As previously stated, this is a tradition that makes sense to thousands of people, so it’s important to understand it’s logic for those groups. Ultimately, it’s because, 

“It is a mindset we have to change,” – Sharmeen Obaid-Chinoy, documentary filmmaker of “A Girl in the River: The Price of Forgiveness”

A friend (let’s call him R.) who supports honor killings described that honor killings occur because a women has a sole purpose of bringing honor (read: fame, goodness, etc.) to her family through her actions – be they studying, socializing, etc. Everything she does is to the benefit – or detriment – of her family. It is when this detriment is so grave that there comes a need to restore the honor that her family lost due to her actions. 

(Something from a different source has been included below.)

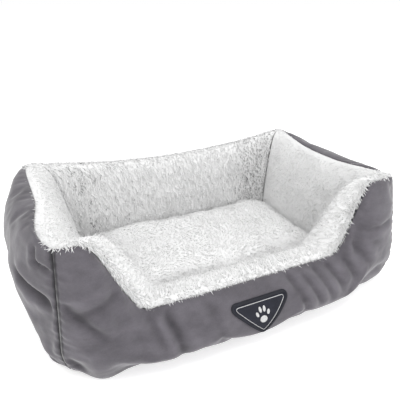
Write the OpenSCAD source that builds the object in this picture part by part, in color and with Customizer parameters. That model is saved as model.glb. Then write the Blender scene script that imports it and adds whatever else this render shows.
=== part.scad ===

Think about this for a moment – this means that every single thing a female does is perceived to be reflected on the worth of her family. This is an exorbitant amount of pressure for any one person to bear. What of the adolescent girl that is coming into her own, experimenting with her sexuality, understanding who she is? What are our teenage and college years if not a series of mistakes for us to take notes on and continually adapt in order to know ourselves the best we can. If a female’s actions are reflected on the worth of her family, then it is not the honor killing behavior we have to eradicate, that is putting a band-aid on problem: it is the perception of a female’s value, role – her worth in society – that has to be changed. 

This is easier said than done. Who are we – as outsiders – to determine what is best for any group of people? Who are we to dictate how anyone else should live their lives and how they should perceive one another? These societies have operated this way for thousands of years. Who is entitled to intervene to change behaviors or perceptions? Does intervention come from the outside or from within the community?

This sparked a conversation with another friend (let’s call him F.). We discussed that it’s easy for us, sitting behind our laptops in the US or Europe, to look over and call for equality, human rights, and intervene to adjust horrific behaviors such as honor killings; but is this not imperialism by other means? What’s the alternative? People from the communities may reach out for intervention (many public health interventions use this participatory approach). The issue with the latter is that many of these are high-context cultures and closed-in communities: those that seek reprieve may not know how to reach out those outside their immediate network. 

Thankfully, there are local organizations that spearhead bottom-up efforts to stop honor killings, women’s rights in general, and legislative efforts to outlaw this practice. 

I’d like to end on this note:

“I don’t want to promote an Orientalized version of women as powerless and subject to honor killings…But at the same time it’s important to me to bring attention to the fact that the girls who are being killed are in their society powerless and are horribly repressed and essentially killed for no reason at all.” – Rafia Zakaria, Amnesty International USA

Do not take this post to mean that women in groups or countries that have honor killings are helpless and need “saving” – that’s not the purpose of this post. Instead, I hope that this discussion provided you with a launching point for your own inquiries on honor killings and the circumstances surrounding them.